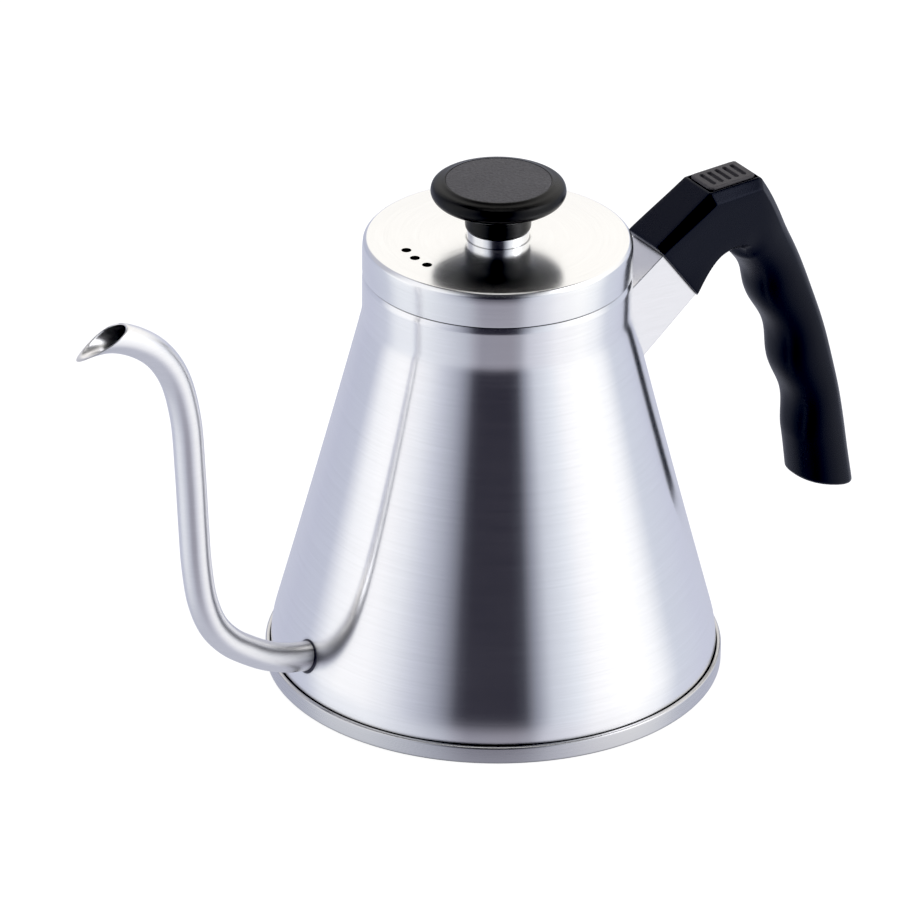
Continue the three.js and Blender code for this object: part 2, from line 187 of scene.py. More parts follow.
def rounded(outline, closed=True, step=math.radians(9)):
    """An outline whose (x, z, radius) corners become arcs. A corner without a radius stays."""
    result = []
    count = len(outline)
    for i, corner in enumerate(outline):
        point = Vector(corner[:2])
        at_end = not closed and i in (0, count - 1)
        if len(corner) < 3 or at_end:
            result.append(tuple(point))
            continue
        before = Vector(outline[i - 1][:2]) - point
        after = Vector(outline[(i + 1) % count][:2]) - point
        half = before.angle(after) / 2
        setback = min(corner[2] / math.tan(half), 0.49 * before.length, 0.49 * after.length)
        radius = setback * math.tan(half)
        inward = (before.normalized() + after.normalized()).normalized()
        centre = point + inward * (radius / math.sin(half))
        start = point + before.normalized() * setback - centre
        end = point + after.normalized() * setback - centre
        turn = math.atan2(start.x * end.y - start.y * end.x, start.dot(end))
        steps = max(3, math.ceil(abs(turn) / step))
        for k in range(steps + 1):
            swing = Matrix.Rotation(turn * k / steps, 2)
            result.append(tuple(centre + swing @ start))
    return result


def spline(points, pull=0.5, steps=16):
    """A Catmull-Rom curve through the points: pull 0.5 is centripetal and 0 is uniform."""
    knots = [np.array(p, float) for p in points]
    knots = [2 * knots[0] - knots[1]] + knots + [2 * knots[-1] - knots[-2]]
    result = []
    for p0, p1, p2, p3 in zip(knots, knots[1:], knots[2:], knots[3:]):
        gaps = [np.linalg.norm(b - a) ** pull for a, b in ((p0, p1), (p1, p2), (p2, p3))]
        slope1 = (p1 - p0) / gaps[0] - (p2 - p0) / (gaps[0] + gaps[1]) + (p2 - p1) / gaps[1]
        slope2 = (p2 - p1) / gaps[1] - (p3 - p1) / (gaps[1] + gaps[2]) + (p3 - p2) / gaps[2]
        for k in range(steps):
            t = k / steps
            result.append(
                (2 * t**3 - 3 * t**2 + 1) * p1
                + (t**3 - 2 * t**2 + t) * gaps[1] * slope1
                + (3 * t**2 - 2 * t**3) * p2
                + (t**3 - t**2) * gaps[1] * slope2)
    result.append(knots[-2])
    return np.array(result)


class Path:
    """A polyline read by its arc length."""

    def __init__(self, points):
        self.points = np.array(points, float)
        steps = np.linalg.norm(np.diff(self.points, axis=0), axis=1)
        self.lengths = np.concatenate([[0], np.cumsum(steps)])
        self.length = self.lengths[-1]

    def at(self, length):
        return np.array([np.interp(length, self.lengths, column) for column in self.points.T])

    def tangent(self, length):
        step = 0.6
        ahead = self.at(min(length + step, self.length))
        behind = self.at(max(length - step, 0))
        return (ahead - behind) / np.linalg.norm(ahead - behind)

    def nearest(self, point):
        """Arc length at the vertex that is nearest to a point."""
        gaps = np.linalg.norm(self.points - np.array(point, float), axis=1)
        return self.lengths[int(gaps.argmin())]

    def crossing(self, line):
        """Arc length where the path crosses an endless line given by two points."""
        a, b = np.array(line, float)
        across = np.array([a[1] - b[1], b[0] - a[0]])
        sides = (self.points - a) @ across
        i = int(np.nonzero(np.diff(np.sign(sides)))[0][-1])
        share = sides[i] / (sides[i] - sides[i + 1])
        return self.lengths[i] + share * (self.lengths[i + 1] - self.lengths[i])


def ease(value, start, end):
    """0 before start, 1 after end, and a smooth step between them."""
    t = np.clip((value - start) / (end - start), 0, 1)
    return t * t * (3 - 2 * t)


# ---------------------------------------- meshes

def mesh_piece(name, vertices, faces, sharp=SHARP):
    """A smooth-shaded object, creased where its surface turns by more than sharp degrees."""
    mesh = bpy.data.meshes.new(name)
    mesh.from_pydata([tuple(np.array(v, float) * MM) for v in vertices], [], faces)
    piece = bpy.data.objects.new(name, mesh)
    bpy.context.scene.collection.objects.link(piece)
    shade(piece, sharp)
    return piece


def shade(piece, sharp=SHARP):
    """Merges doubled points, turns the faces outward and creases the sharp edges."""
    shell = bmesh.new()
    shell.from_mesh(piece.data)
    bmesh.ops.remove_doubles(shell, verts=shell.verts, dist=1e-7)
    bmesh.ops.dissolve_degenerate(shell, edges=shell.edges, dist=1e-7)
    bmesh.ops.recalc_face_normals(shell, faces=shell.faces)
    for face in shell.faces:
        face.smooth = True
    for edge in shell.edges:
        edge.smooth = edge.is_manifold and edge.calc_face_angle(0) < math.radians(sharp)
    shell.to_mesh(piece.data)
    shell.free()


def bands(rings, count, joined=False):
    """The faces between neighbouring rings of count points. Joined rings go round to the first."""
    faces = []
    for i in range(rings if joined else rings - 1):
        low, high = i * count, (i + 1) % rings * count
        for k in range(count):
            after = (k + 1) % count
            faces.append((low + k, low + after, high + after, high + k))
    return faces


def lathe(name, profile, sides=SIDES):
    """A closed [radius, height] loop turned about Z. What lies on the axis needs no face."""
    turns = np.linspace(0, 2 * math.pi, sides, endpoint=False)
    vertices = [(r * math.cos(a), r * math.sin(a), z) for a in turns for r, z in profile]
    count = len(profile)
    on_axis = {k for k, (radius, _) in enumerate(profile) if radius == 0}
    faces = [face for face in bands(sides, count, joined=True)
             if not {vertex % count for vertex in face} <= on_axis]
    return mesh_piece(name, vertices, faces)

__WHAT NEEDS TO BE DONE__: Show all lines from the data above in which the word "scene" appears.

__SOLUTION FOR THIS PROBLEM__:
Continue the three.js and Blender code for this object: part 2, from line 187 of scene.py. More parts follow.
    bpy.context.scene.collection.objects.link(piece)